Qualifying Research Activities typically include one or more of the following:

  • Development of products or processes using specific know-how that is treated as a trade secret or is patentable.
  • Development of new or improved products in which the state of the art is advanced and that required one or more design iterations to achieve.
  • Development or incorporation of a new technology in order to catch up to a competitor.
  • An attempt to develop a new or improved product or process that was eventually abandoned.
  • Implementation of a new process or improvements to an existing process relating to manufacturing, testing or quality control.
  • Development of new products in which technical uncertainties must be overcome in order to satisfy the requirements of a customer specification or performance requirement.

Qualifying Research Activities are performed by employees who directly conduct, directly supervise or directly support the development effort.

Frequently Asked Questions

Have a question about the research tax credit? Perhaps you’ll find the answer among the commonly asked questions below.

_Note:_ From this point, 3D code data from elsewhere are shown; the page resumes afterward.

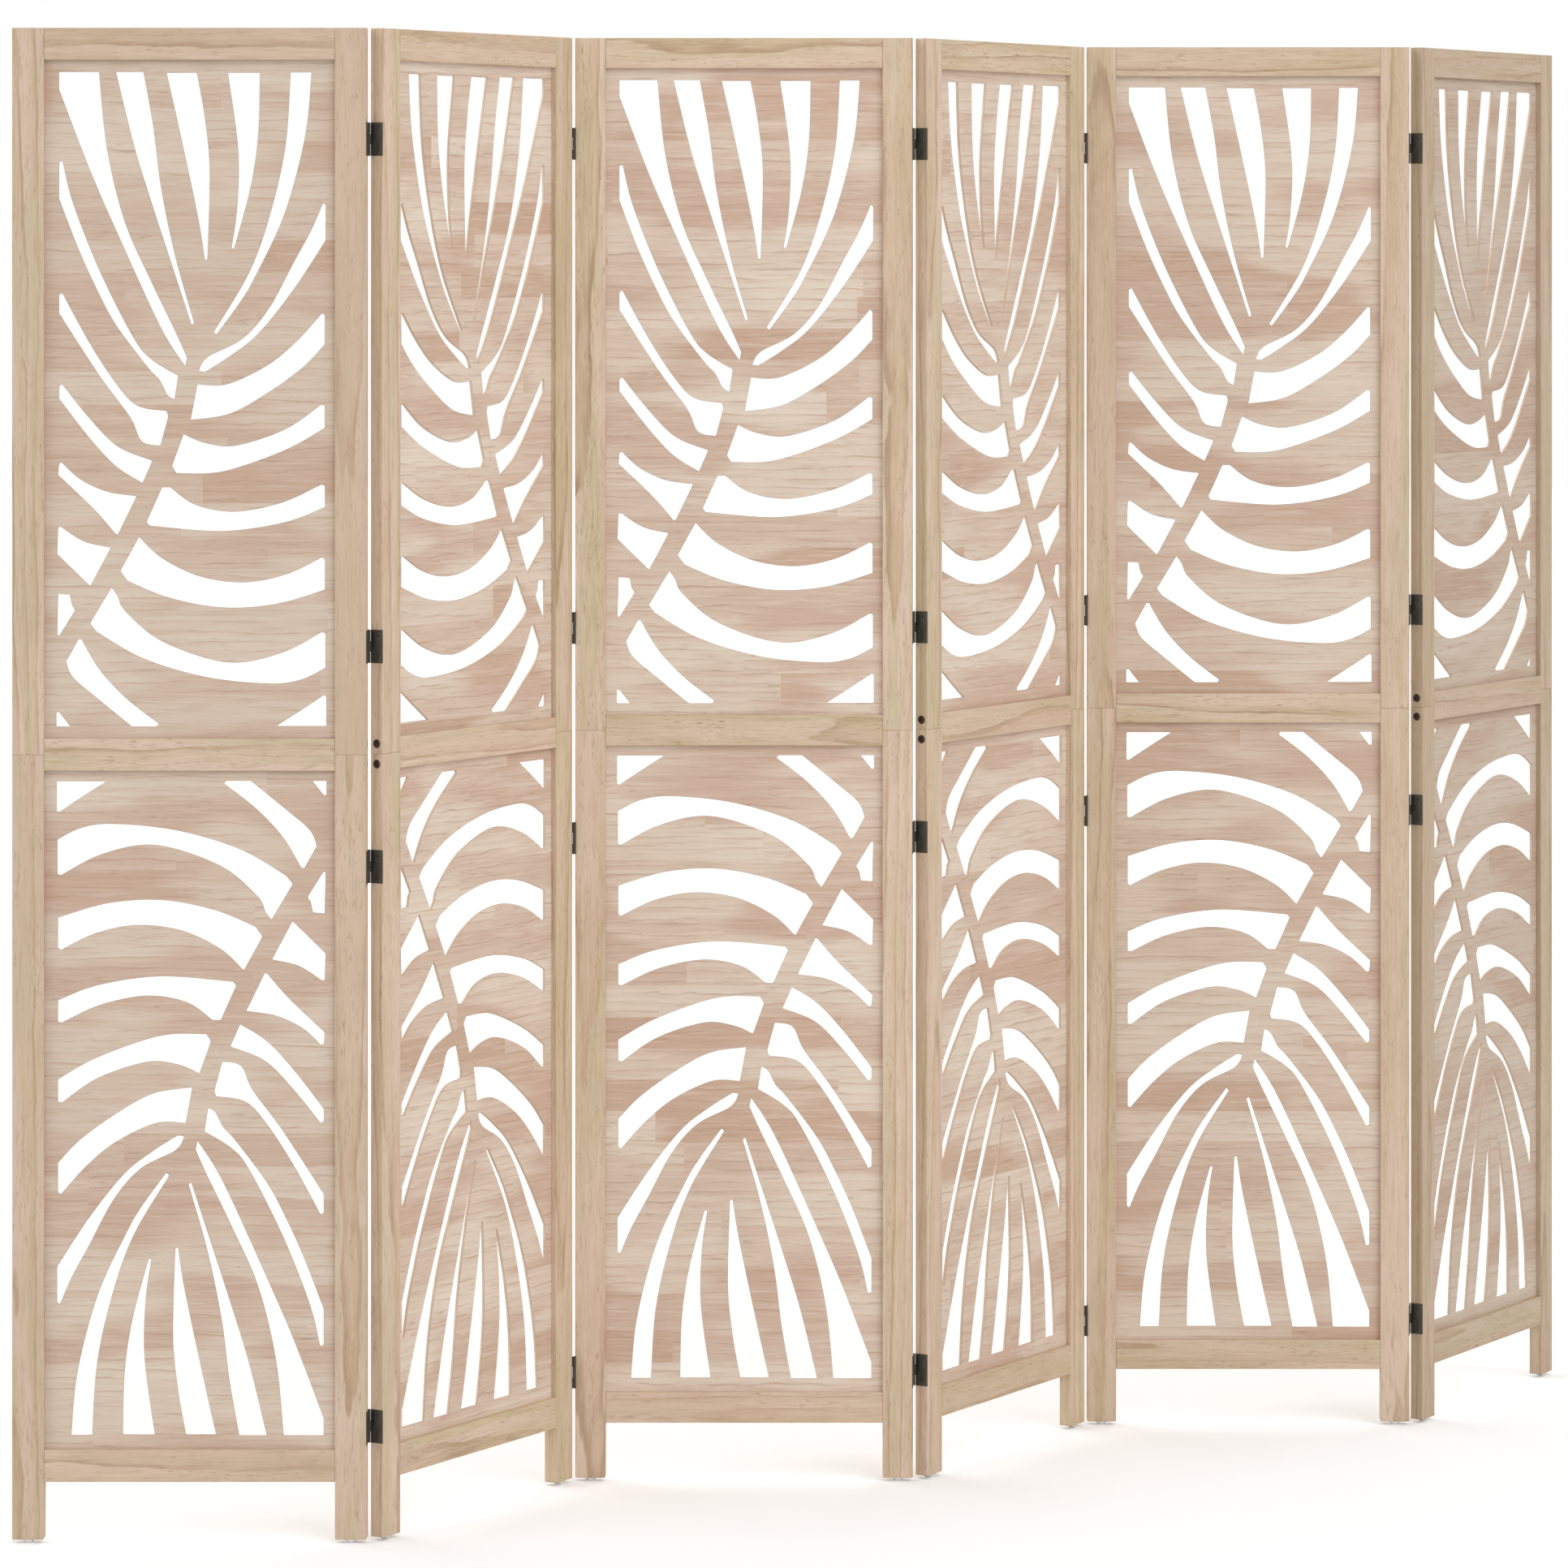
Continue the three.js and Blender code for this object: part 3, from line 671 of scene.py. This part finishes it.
# %% Cut-outs
DRAWN = (327, 763.5)
CUTOUTS = {
    # five between the leaflets at the tip of the frond, open to the top
    "tip_1": [[(16, 13.5)], [(61, 13.5)],
              [(70, 100), (90, 182), (121, 252), (148, 308), (160, 335)], [(158, 345)],
              [(130, 300), (84, 200), (50, 122), (16, 33)]],
    "tip_2": [[(80, 13.5)], [(111, 13.5)], [(122, 75), (131, 145), (147, 222), (168, 296)],
              [(165, 298)], [(150, 252), (120, 160), (100, 95), (80, 13.5)]],
    "tip_3": [[(137, 14.5)], [(171, 14.5)], [(180, 65), (185.5, 125), (183, 224)], [(180, 225)],
              [(172, 175), (150, 72), (137, 14.5)]],
    "tip_4": [[(206, 14.5)], [(242, 14.5)], [(240, 85), (231, 145), (213, 212)], [(210, 212)],
              [(216.5, 165), (217.5, 100), (206, 14.5)]],
    "tip_5": [[(276.5, 14)], [(300, 14)],
              [(293, 85), (270, 172), (237, 243), (220, 272), (193, 309)], [(190, 306)],
              [(230, 239), (254, 172), (271, 95), (276.5, 14)]],
    # down the left side, from the tip of the frond to its stalk
    "left_1": [[(16, 115)], [(20, 114)],
              [(32, 162), (62, 238), (100, 313), (120, 337), (150, 355.5)], [(146, 382)],
              [(138, 377), (129, 360), (116, 346), (80, 298), (58, 257), (38, 213), (16, 156)]],
    "left_2": [[(16, 264)], [(19.5, 262)], [(50, 318), (80, 364), (104, 389), (137, 395)],
              [(139, 401)], [(130, 434)], [(109, 429), (96, 402), (62, 356), (16, 285)]],
    "left_3": [[(16, 367)], [(19.5, 365)], [(50, 403), (82, 435), (121, 451)], [(110, 476)],
              [(80, 457), (50, 425), (16, 381)]],
    "left_4": [[(16, 454)], [(19, 453)], [(40, 472), (70, 486), (103, 491)], [(82, 534)],
              [(79.5, 533)], [(55, 505), (15, 467)]],
    "left_5": [[(15, 526)], [(18, 525.5)], [(44, 542), (74, 549)], [(51, 592)], [(14, 556)]],
    "left_6": [[(15, 601)], [(28, 602)], [(30.5, 614)], [(34, 619)], [(16, 648)], [(14, 647)]],
    "left_7": [[(13, 734)], [(16, 734)], [(28.5, 750)], [(13, 750)]],
    # beside the stalk, down to the bottom edge
    "stalk": [[(38, 652)], [(41, 652)], [(62, 687), (92, 719), (128, 747)], [(126, 750)],
              [(98, 750)], [(60, 719), (32, 695), (24, 677)]],
    # down the right side
    "right_1": [[(313, 161)], [(316, 163)], [(316, 203)],
              [(280, 258), (240, 308), (207, 334), (180, 351)], [(173, 350)],
              [(183, 334.5), (222, 314), (252, 280), (280, 228), (300, 191), (313, 161)]],
    "right_2": [[(312, 285)], [(315, 287)], [(315, 320)],
              [(290, 346), (250, 375), (208, 398), (164, 405)], [(171.5, 365)],
              [(205, 365), (250, 344), (283, 317), (312, 285)]],
    "right_3": [[(311, 388)], [(315, 389)], [(315, 414)], [(270, 439), (200, 463), (148, 465)],
              [(143, 457)], [(156, 421)], [(180, 431), (215, 434), (270, 416), (311, 388)]],
    "right_4": [[(311, 478)], [(315, 479)], [(315, 503)], [(270, 520), (200, 530), (118, 524)],
              [(114.5, 520)], [(132, 481)], [(141, 481)],
              [(170, 501), (215, 508.5), (268, 498), (311, 478)]],
    "right_5": [[(312, 560)], [(315, 562)], [(315, 596)],
              [(260, 612), (200, 616), (140, 605), (93, 586)], [(85, 575)], [(106, 537)],
              [(132, 561), (175, 581.5), (225, 588), (272, 579), (312, 560)]],
    "right_6": [[(312, 644)], [(315.5, 645)], [(315.5, 684)],
              [(287, 697.5), (250, 701.5), (180, 694), (110, 673), (58, 643)], [(51, 634)],
              [(75, 594)],
              [(81.5, 603), (91, 621), (133, 655), (205, 678), (265, 668), (312, 644)]],
    "right_7": [[(314, 715)], [(316.5, 716)], [(316.5, 749.5)], [(261, 749.5)],
              [(290, 731), (314, 715)]],
}
print("cut-outs in a board:", len(CUTOUTS))

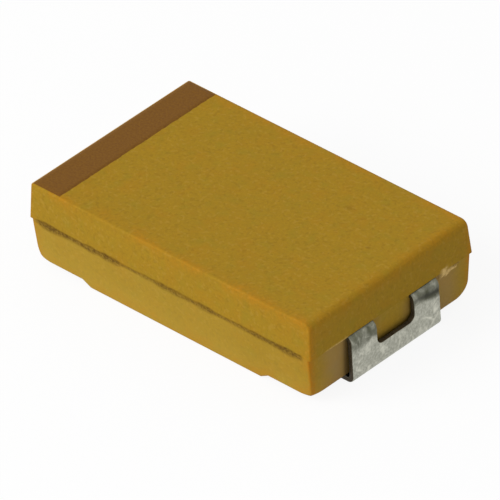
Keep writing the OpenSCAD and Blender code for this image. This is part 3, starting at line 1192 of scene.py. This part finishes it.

The Research & Development Credit is a business credit that is used to reduce federal income tax. A business taxpayer qualifies for the credit if it paid or incurred qualified research expenses while conducting qualified research activities.
Corporations claim the research credit using IRS Form 6765, Credit for Increasing Research Activities, for the year in which the qualified expenses were paid or incurred. For Sub-S Corporations, LLCs and other types of business entities, the credit is passed-thru to the shareholders on their individual Schedule K1.
No. There’s no maximum the research credit can be.
No. Any Research & Development Credit that is not used to offset the taxpayer’s income tax for the year in which the qualified research expenses were paid or incurred may be carried back to the prior tax year or carried forward for up to twenty years.
No. The credit cannot reduce the alternative minimum tax (AMT); however, the credit can be used to reduce the taxpayer’s regular tax to the AMT. Any research credit that is not used to offset the taxpayer’s income tax may be carried back to the prior tax year or carried forward for up to twenty years.
Yes, as long as the amended return is filed with three years of the original filing date. Note that the 280(C) election regarding the reduced credit cannot be made on an amended return.
Acquisition or dispositions of trades or businesses should be identified and verified (from the base period to the current year) to confirm that they are property reflected in the computation. The taxable year’s qualified research expenses (QREs) and the base period years’ QREs are determined based upon the application of the law in effect for the year in which the credit is being claimed. Consistency between these periods is required per IRC §41(c)(5).
No. In order to prevent a taxpayer from receiving a tax benefit twice regarding its qualified research expenses, the amount of the research credit must be added to income, which thereby reduces the cash benefit associated with the credit by an amount approximately equal to the research credit multiplied by the applicable federal tax rate.
Research activity is considered “qualified research” if it meets all of the four tests as described in Internal Revenue Code (IRC) §41(d)(1). In addition to the four tests, the company carrying out the work must bear the financial risk and must retain the intellectual property rights of the business component.
The following research activities are excluded:
1. Foreign research undertaken outside the United States and its territories.
2. Research conducted in the social sciences, arts, or humanities.
3. Ordinary testing or inspection of materials or products for quality control.
4. Market and consumer research.
5. Research relating to style, taste, cosmetic, or seasonal design.
6. Advertising and promotional expenses.
7. Management studies and efficiency surveys.
8. Computer software for internal use of the taxpayer, unless it meets additional tests.
9. General managerial and administrative duties.
10. Accounting tasks (i.e. bookkeeping, A/R, A/P, payroll).
11. Customer service support;
12. Routine status update meetings.
13. Commercial production.
14. Giving or receiving training.
15. Personnel matters.
16. Budget preparation.
17. Recruiting employees.
18. Charitable fundraising.
19. Attending industry or professional conferences.
20. Attending partnering and alliance activities and meetings.
21. Non-R&D related supervisory functions.
22. Internal business process development.
23. Research to locate and evaluate mineral deposits, including oil and gas.
24. Acquisition and improvement of land and of certain depreciable or depleted property used in research, including the annual depreciation deduction.
25. Research conducted after the beginning of commercial production.
26. Research related to adaptation of an existing business component including the duplication of existing products, processes, software, techniques, formulas or inventions.
27. Research related to duplication of an existing business component from a physical inspection, plans, blueprints, detailed specifications, etc.
28. Funded research, including any research funded by any grant, time and materials contract, or otherwise by another person or governmental entity.
There are two general methods for computing the Research Tax Credit, the Regular Credit (RC) Method and the Alternative Simplified Credit (ASC) Method. Both methodologies are included on IRS Form 6765, Credit for Increasing Research Activities. The taxpayer is permitted to elect either of the two methods when preparing a timely filed return, but since each method has distinct advantages and disadvantages, it is important to understand the two computation methodologies particularly because the elected method cannot be changed on an amended return.
Qualified research expenses (QREs) generally include employee wages, consumed material expenses, and contracted labor costs.